The U.S. Department of Housing and Urban Development (HUD) has awarded over $15 million to 46 local homeless housing and service programs in Nevada including Fallon.
The Continuum of Care (CoC) grants provide critically needed housing and support services to individuals and families experiencing homelessness across the state. “Today marks another critical investment in support of those working each and every day to house and serve our most vulnerable neighbors,” said HUD Secretary Julián Castro. “We know how to end homelessness and will continue to encourage our local partners to use the latest evidence to achieve success. These grants support proven strategies to end homelessness once and for all.”
HUD Regional Administrator Jon Gresley said homelessness relies on local solutions.
“With these targeted awards, HUD strengthens its partnership with outcome-oriented homeless assistance agencies by investing in locally driven, evidence-based programs in the State of Nevada,” he said.
HUD continued to challenge state and local planners in 2016 to support higher performing local programs that have proven most effective in meeting their local challenges, often shifting funds from existing projects to create new ones that will have a more substantial and lasting impact on reducing homelessness.

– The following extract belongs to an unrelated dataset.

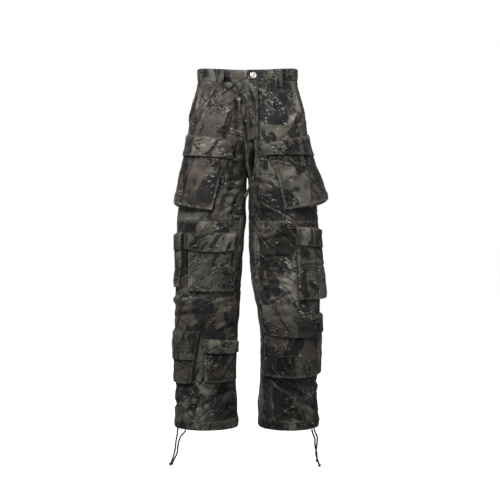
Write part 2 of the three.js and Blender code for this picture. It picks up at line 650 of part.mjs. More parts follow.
function addFly() {
  const rows = 9;
  const columns = 4;
  const [inner, outer] = [[], []];
  for (let row = 0; row <= rows; row += 1) {
    const t = row / rows;
    const z = panelTop(0) - 1 - t * FLY.length;
    const into = clamp((t - 1 + FLY.curve) / FLY.curve, 0, 1);
    const reach = lerp(FLY.inner + 5, FLY.outer, Math.sqrt(1 - into * into));
    const xs = Array.from({ length: columns + 1 }, (_, k) => lerp(FLY.inner, reach, k / columns));
    const line = xs.map((x) => betaAt(LEFT, x, z));
    inner.push(line.map((beta) => raised(LEFT, beta, z, FLY_SEAT)));
    outer.push(line.map((beta) => raised(LEFT, beta, z, FLY_SEAT + CLOTH)));
  }
  addPiece('fly_placket', wall(inner, outer), 'camo');
}

function addButton() {
  const { radius, height, rim } = BUTTON;
  const outline = [[0, 0], [radius - 1.2, 0], [radius, 1], [radius, height - 1.4], [radius - 0.8, height - 0.4],
    [radius - rim, height - 0.8], [radius * 0.45, height], [0, height]];
  const profile = outline.map(([across, up]) => new THREE.Vector2(across, up));
  const geometry = new THREE.LatheGeometry(profile, 24);
  const facing = outward(LEFT, BUTTON.beta, BUTTON.z);
  geometry.applyQuaternion(new THREE.Quaternion().setFromUnitVectors(new THREE.Vector3(0, 1, 0), facing));
  const seat = raised(LEFT, BUTTON.beta, BUTTON.z, 2 * BAND + SEAM_GAP + 0.5);
  geometry.translate(seat.x, seat.y, seat.z);
  addPiece('waist_button', geometry, 'metal');
}

function addWelt({ side, beta, z, toBeta, toZ }) {
  const rows = 6;
  const halfDegrees = WELT_WIDTH / 2 / MM_PER_DEGREE;
  const [inner, outer] = [[], []];
  for (let row = 0; row <= rows; row += 1) {
    const t = row / rows;
    const line = [-1, 0, 1].map((k) => [lerp(beta, toBeta, t) + k * halfDegrees, lerp(z, toZ, t)]);
    inner.push(line.map((spot) => raised(side, spot[0], spot[1], WELT_SEAT)));
    outer.push(line.map((spot) => raised(side, spot[0], spot[1], WELT_SEAT + TRIM)));
  }
  addPiece(`slash_pocket_welt_${SIDE_NAMES.get(side)}`, wall(inner, outer), 'flap');
}

function addHemCasing(side) {
  const columns = 28;
  const rows = 2;
  const [inner, outer] = [[], []];
  for (let row = 0; row <= rows; row += 1) {
    const z = lerp(CASING_SEAM - SEAM_GAP / 2, HEM, row / rows);
    const betas = Array.from({ length: columns }, (_, k) => -90 + k * 360 / columns);
    inner.push(betas.map((beta) => raised(side, beta, z, 0)));
    outer.push(betas.map((beta) => raised(side, beta, z, BAND)));
  }
  addPiece(`hem_casing_${SIDE_NAMES.get(side)}`, wall(inner, outer, true), 'camo');
}

function addCord({ name, diameter, steps, route }) {
  const points = route.map((point) => new THREE.Vector3(...point));
  const curve = new THREE.CatmullRomCurve3(points, false, 'centripetal');
  const section = new THREE.Shape(Array.from({ length: CORD_SIDES }, (_, k) => {
    const angle = 2 * Math.PI * k / CORD_SIDES;
    return new THREE.Vector2(Math.cos(angle), Math.sin(angle)).multiplyScalar(diameter / 2);
  }));
  addPiece(name, new THREE.ExtrudeGeometry(section, { steps, extrudePath: curve, bevelEnabled: false }), 'cord');
}

for (const side of [RIGHT, LEFT]) {
  addFrontPanels(side);
  addBackPanel(side);
  addHemCasing(side);
}
addWaistband();
LOOPS.forEach(addBeltLoop);
addFly();
addButton();
WELTS.forEach(addWelt);
for (const pocket of POCKETS) {
  addPocket(pocket);
  addFlap(pocket);
}
CORDS.forEach(addCord);

export default group;
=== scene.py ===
"""Camouflage cargo trousers: cloth, print, stitching, cords and studio.

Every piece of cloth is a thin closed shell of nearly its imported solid's form, with creases,
seams and gathers added. Sizes are in millimetres until a mesh is made.
"""

from __future__ import annotations

import logging
import math
from dataclasses import dataclass, field
from enum import Enum
from typing import Sequence

import bpy
import numpy as np
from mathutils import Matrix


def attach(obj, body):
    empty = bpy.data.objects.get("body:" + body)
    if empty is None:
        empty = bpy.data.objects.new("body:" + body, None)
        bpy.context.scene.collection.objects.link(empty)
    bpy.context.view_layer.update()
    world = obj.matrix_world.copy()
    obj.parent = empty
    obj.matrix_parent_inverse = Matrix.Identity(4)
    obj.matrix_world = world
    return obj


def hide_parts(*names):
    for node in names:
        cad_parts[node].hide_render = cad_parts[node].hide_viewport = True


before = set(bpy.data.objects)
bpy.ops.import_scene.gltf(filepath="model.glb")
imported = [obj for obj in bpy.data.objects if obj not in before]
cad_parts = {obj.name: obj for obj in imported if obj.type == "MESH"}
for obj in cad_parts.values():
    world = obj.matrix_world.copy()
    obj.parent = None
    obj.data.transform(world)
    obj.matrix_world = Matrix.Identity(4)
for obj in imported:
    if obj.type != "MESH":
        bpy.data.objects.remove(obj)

Grid = np.ndarray
Number = np.ndarray | float
Finish = bpy.types.Material
Piece = bpy.types.Object
NodeSocket = bpy.types.NodeSocket

log = logging.getLogger("trousers")
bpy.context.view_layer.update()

MM = 0.001
CLOTH = 1.5
BAND = 2.6
TRIM = 1.2
SEAM_GAP = 0.3
CENTRE_LAP = 0.12
SEAT = CLOTH + 0.65
STACK_GAP = 0.55
BAND_HEIGHT = 39.0
FRONT_DIP = 19.0
BACK_RISE = 5.0
THIGH_SEAM = -308.0
KNEE_SEAM = -443.0
CASING_SEAM = -1035.0
HEM = -1063.0
MM_PER_DEGREE = 1.65
SIDE_SEAM = 90.0
EDGE_DEGREES = SEAM_GAP / 2 / MM_PER_DEGREE
GUSSET_DEGREES = 1.8
FLAP_RISE = 0.14
GATHER_START = 47.0
FRONT_GATHERS = 5
BACK_GATHERS = 24
GATHER_HEIGHT = 2.2
UNDERLAP = 24.0
OVERLAP = 42.0
OVERLAP_EASE = 16.0
BAND_START = 1.5
BAND_EDGES = (0.09, 0.91)
ELASTIC_ROWS = (0.36, 0.63)
STITCH_PROUD = 0.18
FINE_STEP = 3.3
STEP = FINE_STEP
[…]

In 2010, President Barack Obama and 19 federal agencies and offices that form the U.S. Interagency Council on Homelessness launched the nation’s first-ever comprehensive strategy to prevent and end homelessness. Opening Doors: Federal Strategic Plan to Prevent and End Homelessness puts the country on a path to end veterans and chronic homelessness as well as to end homelessness among children, family, and youth.
HUD estimates there were 7,398 persons experiencing homelessness on a single night across the State of Nevada in 2016. Since 2010, local Nevada communities reported a combined 34 percent decrease in the number of persons experiencing homelessness. In addition, Veteran homelessness fell by 31 percent[1], the number of chronically homeless individuals declined 77 percent and family homelessness fell by 67% statewide. Next month, HUD and local planners will launch a more robust effort to more accurately account for the youth and young adult population.
Across the nation, local homelessness planning agencies called ‘Continuums of Care’ will organize volunteers to help count the number of persons located in emergency shelters, transitional housing programs and living unsheltered on the streets. These Continuums of Care will report these one-night “point-in-time counts” in late 2016 and will form the basis of HUD’s 2017 national homeless estimate.